Activated carbons are an emerging class of porous materials which are extremely versatile in their applications- gas storage/ separation sorbents, oxygen reduction reaction catalysts, and supercapacitor electrodes. Activated carbons feature lightweight, thermal, chemical and physical stability as well as adjustable textural properties. Doping of non-carbon elements into a heteroatom structure to alter specific properties allows fine-tuning of material properties. The most well-established dopant is nitrogen as it induces basicity and charge delocalization into the carbon structure to enhance gas sorption and electrochemical performances.
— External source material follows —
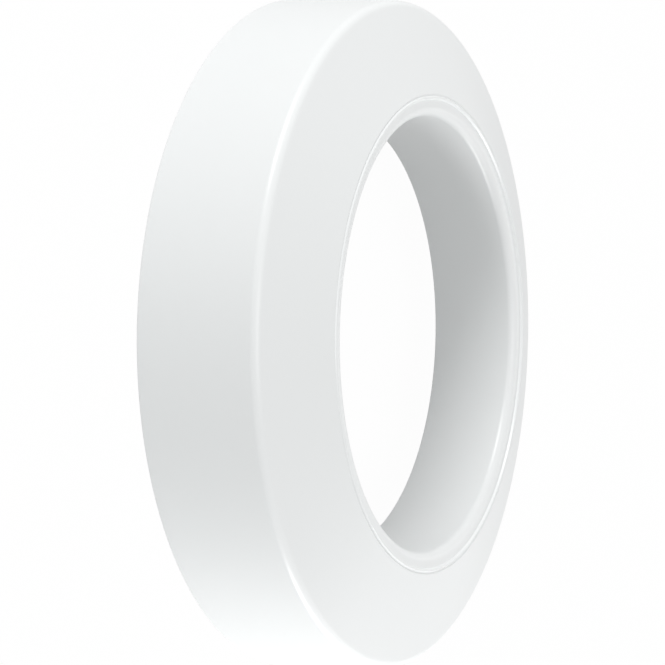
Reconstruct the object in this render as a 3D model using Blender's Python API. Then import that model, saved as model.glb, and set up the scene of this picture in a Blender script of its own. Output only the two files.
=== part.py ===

However, a method of incorporating nitrogen into the carbon matrix which is efficient, facile and cost effective has yet to be established.

The technology

By using benzimidazole as an inexpensive and commercially available single-source for carbon and nitrogen, inventors produced different series of heteroatom-doped porous carbons through a single-step, solvent-free, reproducible and scalable process. A typical synthetic method consists of solid-state mixing of two commercially available substances, a nitrogen-rich monomer and a stabilizer/activator, followed by a subsequent heat treatment of powdery mixture. Formation of stable salt, char development and porosity generation take place at different stages of a single-step reaction. The materials produced show exceptionally high CO₂ uptake at low pressures as well as high electrochemical capacitance, which makes them very promising for carbon dioxide capture and sequestration, and energy storage applications.